IRIS models future water table elevations under sea level rise to predict which septic systems are the most vulnerable. That’s where Pippin and his colleagues come in, teaching government officials how to use that research to prepare for impending problems.
But it’s not just coastal areas that are facing hazards.
Heavy rainfall is causing countless rivers to breach their banks more frequently. National regulations require people living in floodplains to buy flood insurance, but the situation isn’t as simple as the black lines on a map would indicate (see left).

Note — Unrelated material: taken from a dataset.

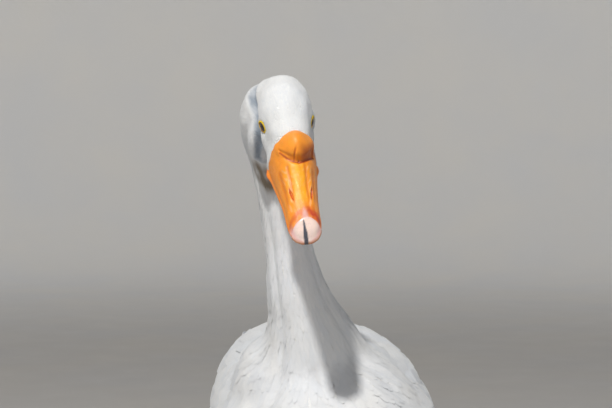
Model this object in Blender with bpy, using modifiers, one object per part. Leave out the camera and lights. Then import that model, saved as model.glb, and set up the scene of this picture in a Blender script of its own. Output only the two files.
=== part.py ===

“You can see neighborhoods developed right along the boundary of that line. You’re either in the mapped floodplain or you’re not,” says Tim Stephens, a doctoral student in Bledsoe’s lab. Although those individuals wouldn’t legally be required to buy flood insurance, it doesn’t mean they’re actually in the clear. The Office of the Inspector General found that less than half of floodplain maps are accurate.
Working with colleagues at Princeton, the University of Arizona, and Northeastern University on the National Science Foundation-funded project, Bledsoe and Stephens are determining how best to present floodplain maps so that people will better understand the risks posed
by floods.
All Together Now
Infrastructure challenges in the face of extreme weather and rapid urbanization are complex but not impossible to solve. Known in the field as “wicked problems,” there are many actors invested in the outcomes, and there are a lot of interrelated, moving parts, says Capps. It takes experts in multiple fields to solve them. UGA’s variety of expertise in the sciences coupled with its research prowess uniquely positions the university to become a center of excellence for resilient infrastructure, engineering solutions that work with the ecosystem, not against it.
“We’re not a bunch of ivory tower academics here,” says Shepherd. “We are scientists who are trying to think about the end-to-end solutions that will make the lives of Georgians better.”
And with these just being a few of the projects IRIS researchers are working on, the institute is hitting the ground running.